Exercise requirements: All of the entries need to be written out again, exactly as they are.

[Structured object records]
********************

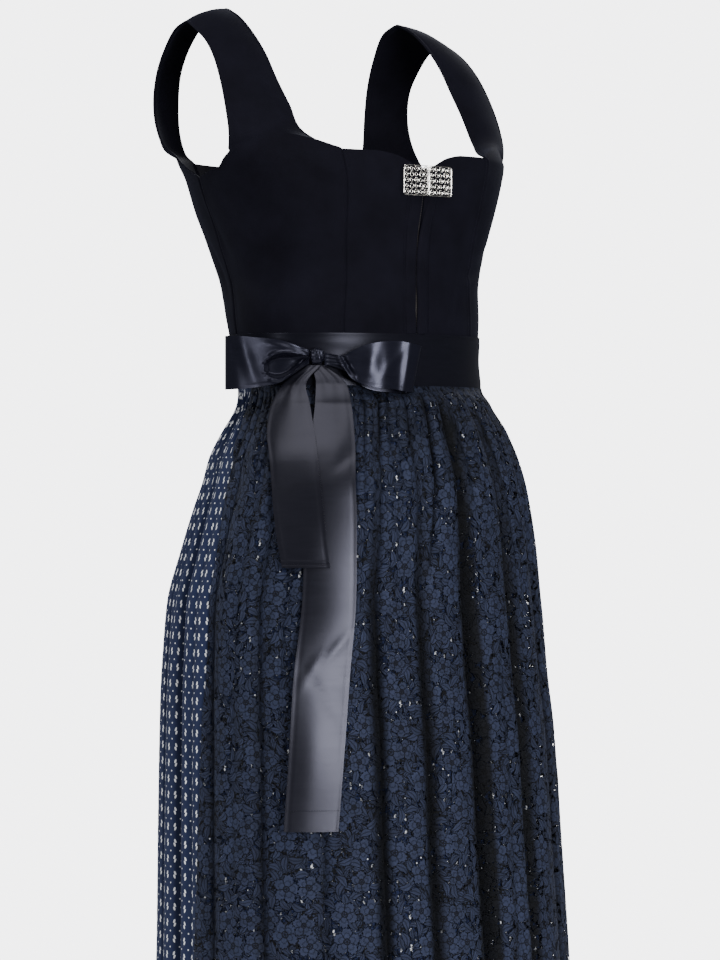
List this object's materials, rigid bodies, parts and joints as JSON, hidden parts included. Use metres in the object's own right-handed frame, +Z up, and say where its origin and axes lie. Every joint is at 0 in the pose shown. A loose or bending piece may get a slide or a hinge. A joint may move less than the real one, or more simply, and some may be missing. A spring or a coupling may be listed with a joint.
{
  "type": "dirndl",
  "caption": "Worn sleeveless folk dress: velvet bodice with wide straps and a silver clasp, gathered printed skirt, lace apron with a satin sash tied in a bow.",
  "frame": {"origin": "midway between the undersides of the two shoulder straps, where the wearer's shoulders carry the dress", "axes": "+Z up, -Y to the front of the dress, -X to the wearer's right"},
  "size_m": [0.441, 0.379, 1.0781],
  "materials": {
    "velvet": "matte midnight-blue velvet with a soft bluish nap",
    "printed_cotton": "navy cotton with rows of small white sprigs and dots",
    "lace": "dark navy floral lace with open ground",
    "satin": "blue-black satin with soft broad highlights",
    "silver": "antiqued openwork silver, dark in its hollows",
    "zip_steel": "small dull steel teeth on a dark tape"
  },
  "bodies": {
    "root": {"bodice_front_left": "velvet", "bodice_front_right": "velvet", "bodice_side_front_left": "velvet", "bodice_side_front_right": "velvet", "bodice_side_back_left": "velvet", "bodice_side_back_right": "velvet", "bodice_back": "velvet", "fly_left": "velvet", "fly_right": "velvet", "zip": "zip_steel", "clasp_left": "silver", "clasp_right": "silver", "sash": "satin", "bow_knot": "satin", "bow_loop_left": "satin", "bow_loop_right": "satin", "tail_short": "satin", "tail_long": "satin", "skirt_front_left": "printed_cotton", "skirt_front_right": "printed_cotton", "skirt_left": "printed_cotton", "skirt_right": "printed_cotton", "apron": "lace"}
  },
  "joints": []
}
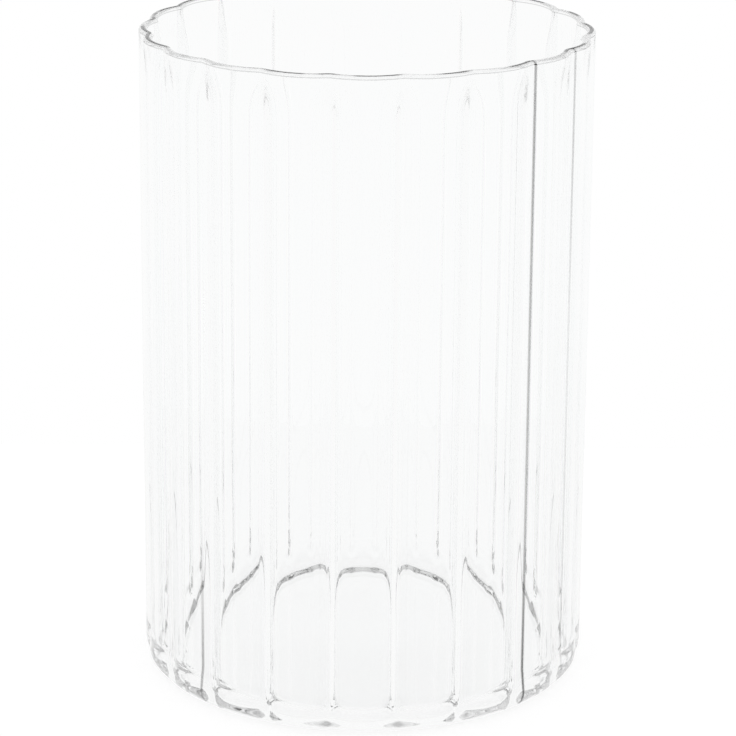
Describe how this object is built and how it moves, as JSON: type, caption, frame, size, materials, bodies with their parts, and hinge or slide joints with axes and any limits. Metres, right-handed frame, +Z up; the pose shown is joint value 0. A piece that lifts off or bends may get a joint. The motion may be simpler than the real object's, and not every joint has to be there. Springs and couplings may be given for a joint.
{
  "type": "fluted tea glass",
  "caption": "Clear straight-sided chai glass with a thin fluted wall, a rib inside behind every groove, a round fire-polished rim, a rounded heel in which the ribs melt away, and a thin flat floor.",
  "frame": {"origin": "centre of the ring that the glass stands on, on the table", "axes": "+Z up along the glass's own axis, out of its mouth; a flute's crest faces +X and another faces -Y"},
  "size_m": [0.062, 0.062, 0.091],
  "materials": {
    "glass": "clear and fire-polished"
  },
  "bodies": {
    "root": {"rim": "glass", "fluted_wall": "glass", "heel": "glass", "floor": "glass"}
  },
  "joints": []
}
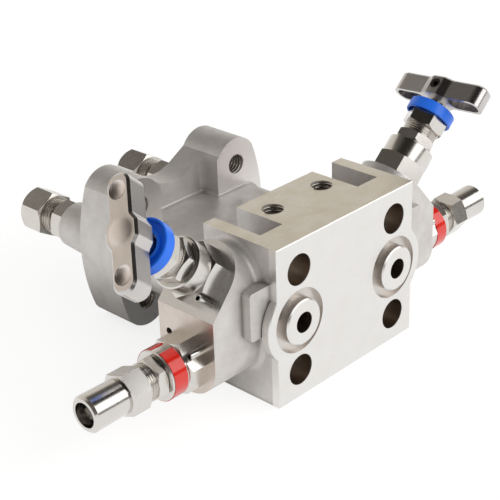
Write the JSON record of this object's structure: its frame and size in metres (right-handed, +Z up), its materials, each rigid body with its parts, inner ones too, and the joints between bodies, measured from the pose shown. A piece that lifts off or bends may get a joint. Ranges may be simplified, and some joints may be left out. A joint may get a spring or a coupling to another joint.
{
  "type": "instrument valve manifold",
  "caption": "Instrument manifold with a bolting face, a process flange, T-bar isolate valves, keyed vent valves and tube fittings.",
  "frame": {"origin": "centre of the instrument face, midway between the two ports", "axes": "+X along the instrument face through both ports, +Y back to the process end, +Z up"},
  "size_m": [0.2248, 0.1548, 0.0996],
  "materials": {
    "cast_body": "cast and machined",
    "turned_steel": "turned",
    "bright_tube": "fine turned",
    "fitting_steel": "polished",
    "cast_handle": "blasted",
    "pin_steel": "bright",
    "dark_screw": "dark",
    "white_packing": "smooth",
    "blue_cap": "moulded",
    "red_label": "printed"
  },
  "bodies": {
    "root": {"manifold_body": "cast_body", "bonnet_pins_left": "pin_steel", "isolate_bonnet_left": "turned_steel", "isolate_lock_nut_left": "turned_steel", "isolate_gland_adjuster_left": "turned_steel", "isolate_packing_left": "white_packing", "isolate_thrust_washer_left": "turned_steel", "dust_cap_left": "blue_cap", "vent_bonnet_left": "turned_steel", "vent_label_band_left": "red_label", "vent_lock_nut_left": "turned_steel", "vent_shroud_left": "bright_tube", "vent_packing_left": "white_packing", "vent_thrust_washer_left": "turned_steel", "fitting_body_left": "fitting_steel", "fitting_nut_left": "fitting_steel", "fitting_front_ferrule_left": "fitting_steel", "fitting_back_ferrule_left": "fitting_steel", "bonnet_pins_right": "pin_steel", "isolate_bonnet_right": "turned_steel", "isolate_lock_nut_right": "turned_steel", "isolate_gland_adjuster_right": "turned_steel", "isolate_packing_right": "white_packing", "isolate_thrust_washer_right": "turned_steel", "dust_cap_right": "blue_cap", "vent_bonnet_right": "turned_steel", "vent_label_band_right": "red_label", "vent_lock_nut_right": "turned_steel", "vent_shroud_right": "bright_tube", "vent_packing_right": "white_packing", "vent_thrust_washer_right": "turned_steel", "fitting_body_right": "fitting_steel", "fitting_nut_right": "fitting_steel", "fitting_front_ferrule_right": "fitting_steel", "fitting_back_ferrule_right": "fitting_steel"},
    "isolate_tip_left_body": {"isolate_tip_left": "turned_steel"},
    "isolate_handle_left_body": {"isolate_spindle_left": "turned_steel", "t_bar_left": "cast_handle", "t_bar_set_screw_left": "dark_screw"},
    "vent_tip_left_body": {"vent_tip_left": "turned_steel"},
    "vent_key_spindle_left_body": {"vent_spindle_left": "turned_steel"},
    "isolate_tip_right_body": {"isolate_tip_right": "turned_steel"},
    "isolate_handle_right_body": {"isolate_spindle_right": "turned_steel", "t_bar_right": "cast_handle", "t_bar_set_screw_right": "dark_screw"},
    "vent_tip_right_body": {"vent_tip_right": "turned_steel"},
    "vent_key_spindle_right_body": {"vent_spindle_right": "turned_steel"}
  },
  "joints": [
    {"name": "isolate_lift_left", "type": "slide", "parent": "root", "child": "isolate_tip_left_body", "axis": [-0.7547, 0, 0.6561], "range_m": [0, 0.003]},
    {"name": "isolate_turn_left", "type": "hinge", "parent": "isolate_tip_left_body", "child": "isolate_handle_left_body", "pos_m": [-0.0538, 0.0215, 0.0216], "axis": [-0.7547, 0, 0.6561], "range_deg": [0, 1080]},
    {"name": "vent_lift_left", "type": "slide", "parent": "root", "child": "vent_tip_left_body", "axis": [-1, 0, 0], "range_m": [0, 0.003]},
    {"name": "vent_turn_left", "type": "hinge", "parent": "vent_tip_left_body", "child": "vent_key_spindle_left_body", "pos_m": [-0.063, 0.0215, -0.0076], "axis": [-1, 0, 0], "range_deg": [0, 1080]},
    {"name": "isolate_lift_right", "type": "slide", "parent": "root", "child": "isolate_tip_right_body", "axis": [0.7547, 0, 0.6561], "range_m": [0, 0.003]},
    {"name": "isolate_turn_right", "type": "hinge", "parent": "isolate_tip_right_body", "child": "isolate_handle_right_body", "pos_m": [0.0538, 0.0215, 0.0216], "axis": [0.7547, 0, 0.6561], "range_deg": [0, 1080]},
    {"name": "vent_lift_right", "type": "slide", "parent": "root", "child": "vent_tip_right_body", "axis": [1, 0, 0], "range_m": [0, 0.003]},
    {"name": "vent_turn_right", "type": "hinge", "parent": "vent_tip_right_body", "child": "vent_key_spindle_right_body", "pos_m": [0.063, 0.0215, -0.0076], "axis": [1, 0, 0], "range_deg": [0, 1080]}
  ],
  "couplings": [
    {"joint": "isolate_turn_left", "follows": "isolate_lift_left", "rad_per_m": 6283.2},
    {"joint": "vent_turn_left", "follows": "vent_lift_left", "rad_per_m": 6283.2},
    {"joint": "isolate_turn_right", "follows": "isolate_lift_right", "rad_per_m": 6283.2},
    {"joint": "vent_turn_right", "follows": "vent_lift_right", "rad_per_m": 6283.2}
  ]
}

********************

Answer:
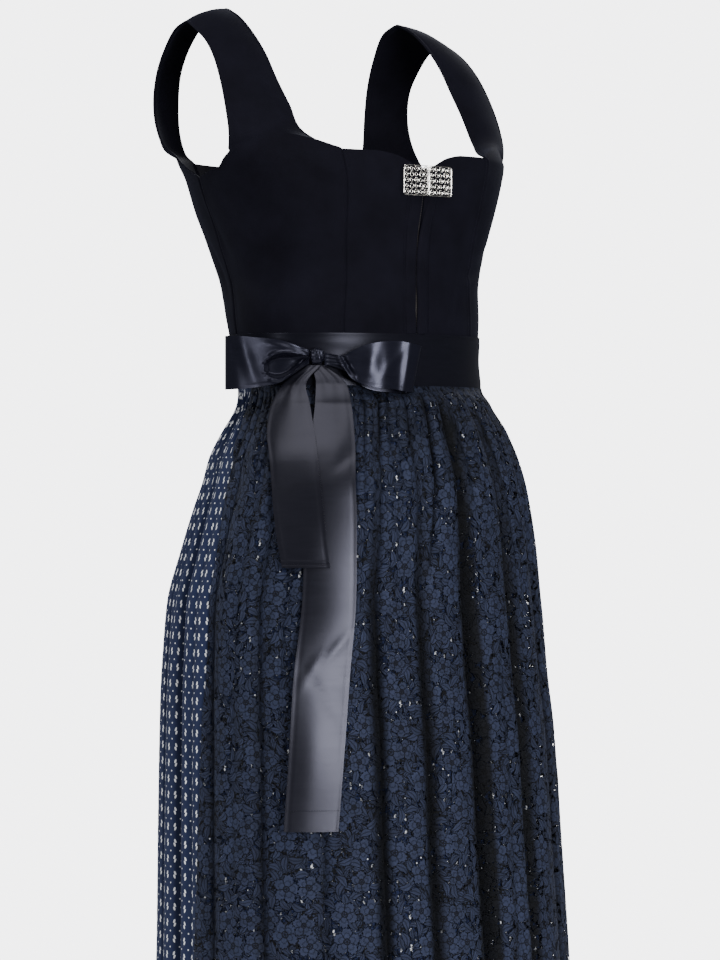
List this object's materials, rigid bodies, parts and joints as JSON, hidden parts included. Use metres in the object's own right-handed frame, +Z up, and say where its origin and axes lie. Every joint is at 0 in the pose shown. A loose or bending piece may get a slide or a hinge. A joint may move less than the real one, or more simply, and some may be missing. A spring or a coupling may be listed with a joint.
{
  "type": "dirndl",
  "caption": "Worn sleeveless folk dress: velvet bodice with wide straps and a silver clasp, gathered printed skirt, lace apron with a satin sash tied in a bow.",
  "frame": {"origin": "midway between the undersides of the two shoulder straps, where the wearer's shoulders carry the dress", "axes": "+Z up, -Y to the front of the dress, -X to the wearer's right"},
  "size_m": [0.441, 0.379, 1.0781],
  "materials": {
    "velvet": "matte midnight-blue velvet with a soft bluish nap",
    "printed_cotton": "navy cotton with rows of small white sprigs and dots",
    "lace": "dark navy floral lace with open ground",
    "satin": "blue-black satin with soft broad highlights",
    "silver": "antiqued openwork silver, dark in its hollows",
    "zip_steel": "small dull steel teeth on a dark tape"
  },
  "bodies": {
    "root": {"bodice_front_left": "velvet", "bodice_front_right": "velvet", "bodice_side_front_left": "velvet", "bodice_side_front_right": "velvet", "bodice_side_back_left": "velvet", "bodice_side_back_right": "velvet", "bodice_back": "velvet", "fly_left": "velvet", "fly_right": "velvet", "zip": "zip_steel", "clasp_left": "silver", "clasp_right": "silver", "sash": "satin", "bow_knot": "satin", "bow_loop_left": "satin", "bow_loop_right": "satin", "tail_short": "satin", "tail_long": "satin", "skirt_front_left": "printed_cotton", "skirt_front_right": "printed_cotton", "skirt_left": "printed_cotton", "skirt_right": "printed_cotton", "apron": "lace"}
  },
  "joints": []
}
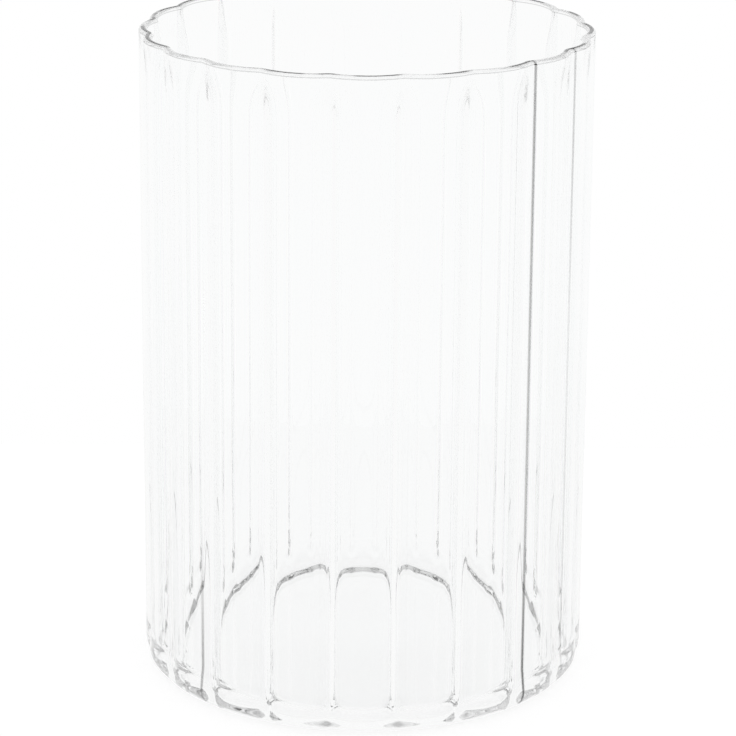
Describe how this object is built and how it moves, as JSON: type, caption, frame, size, materials, bodies with their parts, and hinge or slide joints with axes and any limits. Metres, right-handed frame, +Z up; the pose shown is joint value 0. A piece that lifts off or bends may get a joint. The motion may be simpler than the real object's, and not every joint has to be there. Springs and couplings may be given for a joint.
{
  "type": "fluted tea glass",
  "caption": "Clear straight-sided chai glass with a thin fluted wall, a rib inside behind every groove, a round fire-polished rim, a rounded heel in which the ribs melt away, and a thin flat floor.",
  "frame": {"origin": "centre of the ring that the glass stands on, on the table", "axes": "+Z up along the glass's own axis, out of its mouth; a flute's crest faces +X and another faces -Y"},
  "size_m": [0.062, 0.062, 0.091],
  "materials": {
    "glass": "clear and fire-polished"
  },
  "bodies": {
    "root": {"rim": "glass", "fluted_wall": "glass", "heel": "glass", "floor": "glass"}
  },
  "joints": []
}
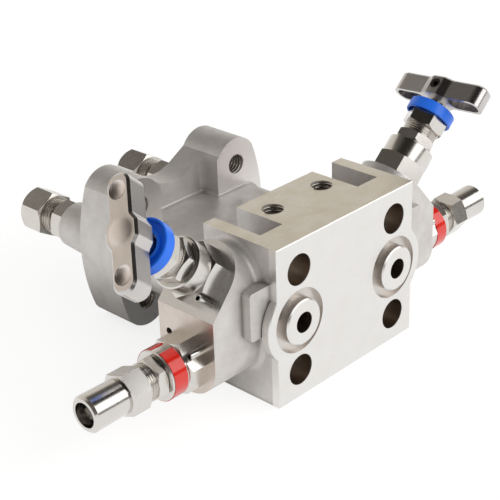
Write the JSON record of this object's structure: its frame and size in metres (right-handed, +Z up), its materials, each rigid body with its parts, inner ones too, and the joints between bodies, measured from the pose shown. A piece that lifts off or bends may get a joint. Ranges may be simplified, and some joints may be left out. A joint may get a spring or a coupling to another joint.
{
  "type": "instrument valve manifold",
  "caption": "Instrument manifold with a bolting face, a process flange, T-bar isolate valves, keyed vent valves and tube fittings.",
  "frame": {"origin": "centre of the instrument face, midway between the two ports", "axes": "+X along the instrument face through both ports, +Y back to the process end, +Z up"},
  "size_m": [0.2248, 0.1548, 0.0996],
  "materials": {
    "cast_body": "cast and machined",
    "turned_steel": "turned",
    "bright_tube": "fine turned",
    "fitting_steel": "polished",
    "cast_handle": "blasted",
    "pin_steel": "bright",
    "dark_screw": "dark",
    "white_packing": "smooth",
    "blue_cap": "moulded",
    "red_label": "printed"
  },
  "bodies": {
    "root": {"manifold_body": "cast_body", "bonnet_pins_left": "pin_steel", "isolate_bonnet_left": "turned_steel", "isolate_lock_nut_left": "turned_steel", "isolate_gland_adjuster_left": "turned_steel", "isolate_packing_left": "white_packing", "isolate_thrust_washer_left": "turned_steel", "dust_cap_left": "blue_cap", "vent_bonnet_left": "turned_steel", "vent_label_band_left": "red_label", "vent_lock_nut_left": "turned_steel", "vent_shroud_left": "bright_tube", "vent_packing_left": "white_packing", "vent_thrust_washer_left": "turned_steel", "fitting_body_left": "fitting_steel", "fitting_nut_left": "fitting_steel", "fitting_front_ferrule_left": "fitting_steel", "fitting_back_ferrule_left": "fitting_steel", "bonnet_pins_right": "pin_steel", "isolate_bonnet_right": "turned_steel", "isolate_lock_nut_right": "turned_steel", "isolate_gland_adjuster_right": "turned_steel", "isolate_packing_right": "white_packing", "isolate_thrust_washer_right": "turned_steel", "dust_cap_right": "blue_cap", "vent_bonnet_right": "turned_steel", "vent_label_band_right": "red_label", "vent_lock_nut_right": "turned_steel", "vent_shroud_right": "bright_tube", "vent_packing_right": "white_packing", "vent_thrust_washer_right": "turned_steel", "fitting_body_right": "fitting_steel", "fitting_nut_right": "fitting_steel", "fitting_front_ferrule_right": "fitting_steel", "fitting_back_ferrule_right": "fitting_steel"},
    "isolate_tip_left_body": {"isolate_tip_left": "turned_steel"},
    "isolate_handle_left_body": {"isolate_spindle_left": "turned_steel", "t_bar_left": "cast_handle", "t_bar_set_screw_left": "dark_screw"},
    "vent_tip_left_body": {"vent_tip_left": "turned_steel"},
    "vent_key_spindle_left_body": {"vent_spindle_left": "turned_steel"},
    "isolate_tip_right_body": {"isolate_tip_right": "turned_steel"},
    "isolate_handle_right_body": {"isolate_spindle_right": "turned_steel", "t_bar_right": "cast_handle", "t_bar_set_screw_right": "dark_screw"},
    "vent_tip_right_body": {"vent_tip_right": "turned_steel"},
    "vent_key_spindle_right_body": {"vent_spindle_right": "turned_steel"}
  },
  "joints": [
    {"name": "isolate_lift_left", "type": "slide", "parent": "root", "child": "isolate_tip_left_body", "axis": [-0.7547, 0, 0.6561], "range_m": [0, 0.003]},
    {"name": "isolate_turn_left", "type": "hinge", "parent": "isolate_tip_left_body", "child": "isolate_handle_left_body", "pos_m": [-0.0538, 0.0215, 0.0216], "axis": [-0.7547, 0, 0.6561], "range_deg": [0, 1080]},
    {"name": "vent_lift_left", "type": "slide", "parent": "root", "child": "vent_tip_left_body", "axis": [-1, 0, 0], "range_m": [0, 0.003]},
    {"name": "vent_turn_left", "type": "hinge", "parent": "vent_tip_left_body", "child": "vent_key_spindle_left_body", "pos_m": [-0.063, 0.0215, -0.0076], "axis": [-1, 0, 0], "range_deg": [0, 1080]},
    {"name": "isolate_lift_right", "type": "slide", "parent": "root", "child": "isolate_tip_right_body", "axis": [0.7547, 0, 0.6561], "range_m": [0, 0.003]},
    {"name": "isolate_turn_right", "type": "hinge", "parent": "isolate_tip_right_body", "child": "isolate_handle_right_body", "pos_m": [0.0538, 0.0215, 0.0216], "axis": [0.7547, 0, 0.6561], "range_deg": [0, 1080]},
    {"name": "vent_lift_right", "type": "slide", "parent": "root", "child": "vent_tip_right_body", "axis": [1, 0, 0], "range_m": [0, 0.003]},
    {"name": "vent_turn_right", "type": "hinge", "parent": "vent_tip_right_body", "child": "vent_key_spindle_right_body", "pos_m": [0.063, 0.0215, -0.0076], "axis": [1, 0, 0], "range_deg": [0, 1080]}
  ],
  "couplings": [
    {"joint": "isolate_turn_left", "follows": "isolate_lift_left", "rad_per_m": 6283.2},
    {"joint": "vent_turn_left", "follows": "vent_lift_left", "rad_per_m": 6283.2},
    {"joint": "isolate_turn_right", "follows": "isolate_lift_right", "rad_per_m": 6283.2},
    {"joint": "vent_turn_right", "follows": "vent_lift_right", "rad_per_m": 6283.2}
  ]
}